At that time Mr. Wallbaum was married in Morgan county, Illinois, on the 12th of February, 1860, to Mrs. Elizabeth Robinson Wood. He rented some land and his wife also had a little place of ninety acres, upon which he engaged in farming until about 1867. He then purchased his present farm and has resided upon it continually since. At first he became the owner of eighty acres, only a part of which was broken. He afterward added one hundred and sixty acres, which is the tract upon which his home and many substantial improvements are now found. As the years passed and his financial resources increased he added to his property from time to time until he was the owner of eighteen hundred acres, which he purchased with money acquired through his own labor. A part of this he has since given to his children. There is no incumbrance on all this property and his success is well deserved because he has led a life of industry guided by honesty and sound judgment and his labors have done much to improve farming property in this portion of the state and thereby to increase its value. Upon the home place he has a large modern residence, good barns and other substantial outbuildings, an extensive orchard and a forest of evergreen trees. There is also the latest improved machinery and all the equipments and accessories necessary for the conduct of a model farm.
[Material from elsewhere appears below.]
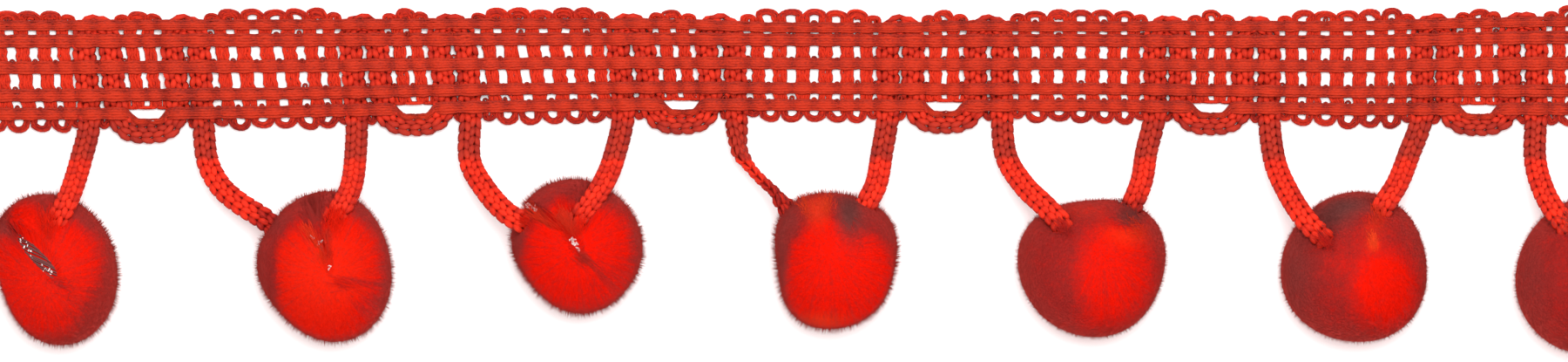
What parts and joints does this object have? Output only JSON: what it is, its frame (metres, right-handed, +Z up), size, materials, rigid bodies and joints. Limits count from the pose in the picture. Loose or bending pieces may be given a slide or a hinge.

In 1895 Mr. Wallbaum was called upon to mourn the loss of his first wife. She had three children by a former marriage. Unto Mr. Wallbaum by his first marriage there were born five children, three sons and two daughters. Two of the sons are yet living, E. A. Wallbaum being a supervisor of Cartwright Township; and Fred C., the other son, is a resident farmer of Cass county, Illinois. One son, William, was married but died about a year later. A daughter, Lizzie, died at the age of sixteen years; and Emma, the second daughter, died when twenty-two years of age. For his second Mr. Wallbaum chose Emma Love, the wedding taking place November 6, 1897. The lady was born in Morgan county, Illinois, a daughter of Archer Love, one of the early settlers of this state. He was born in the north of Ireland and was of Scotch descent. IN 1902 Mr. Wallbaum was called upon to mourn the loss of his second wife, who died on the 30th of October, leaving a daughter, Emma May, who is now four years of age. Two children of this marriage died in infancy. On the 16th of September, 1903, Mr. Wallbaum wedded Mrs. Martha Virgin, of Jacksonville, who was a native of Kentucky, her father being Dr. William Conway, who was for many years engaged in practice in Louisville, that state.

Politically Mr. Wallbaum is a stanch Republican, as are his stepsons. He has never sought or desired office, preferring to give his attention to his business affairs. He belongs to the Missionary Baptist church of Ashland, having been identified therewith since 1858, and his children and his stepsons are likewise supporters of the Christian religion. His wives were also earnest Christian women, his second wife having been a member of the Baptist church. Mr. Wallbaum has been a resident of the county for nearly a half century and has therefore witnessed much of its growth and development. He is a man of upright character and worth and his many friends hold him in high regard. Self-made, his prosperity, which is certainly most gratifying, has come entirely as the well merited reward of earnest labor and his example should serve as a source of encouragement and inspiration to others, for it shows what can be accomplished if one has the will to dare and to do and the resolution to persevere in a course which has been marked out as the best one in which to direct individual effort.